A long short term memory network-based, global navigation satellite system/inertial navigation system for unmanned surface vessels

In recent years, research on unmanned surface vessels has entered a new phase, demanding the increased accuracy and reliability of integrated navigation and positioning systems. However, in complex environments, due to intermittent sensor failures or communication limitations, Global Navigation Satellite System (GNSS) signals are unreliable. Various errors that emerge in the system make it impossible to complete the measurement update process of filtering algorithms. This study provides a mechanism for improving the accuracy of combined GNSS/Shipborne Inertial Navigation System (SINS) integrated navigation when a GNSS outage occurs. Firstly, a SINS denoising method combining Complementary Ensemble Empirical Mode Decomposition (CEEMD) and an improved wavelet threshold algorithm is proposed. Secondly, a method based on Long Short-Term Memory (LSTM) network assisted GNSS/SINS integrated navigation is proposed to address the issue of poor information fusion performance when GNSS outages occur.
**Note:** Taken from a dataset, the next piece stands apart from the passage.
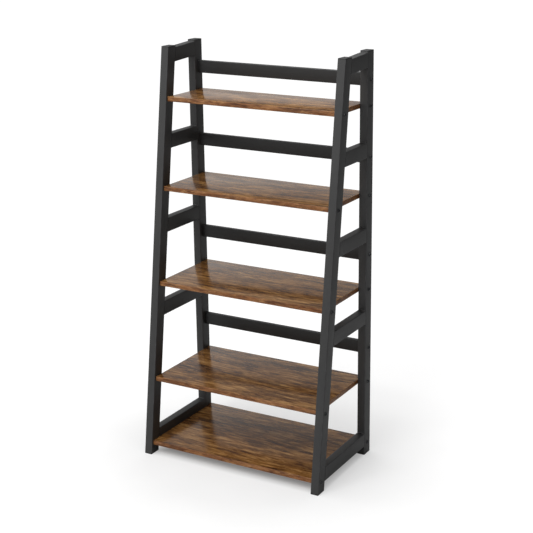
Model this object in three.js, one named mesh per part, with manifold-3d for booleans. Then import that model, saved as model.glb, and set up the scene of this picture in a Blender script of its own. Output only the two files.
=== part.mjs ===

The trained LSTM model is combined with SINS data to predict velocity and position during GNSS outages, providing high-precision velocity and position information. This ensures continuous, high-precision, navigation of unmanned surface vessels. Finally, to confirm the validity of the proposed methodology, a sea trial is performed to compare the different methods, and the results reveal the feasibility and effectiveness of the proposed methodology.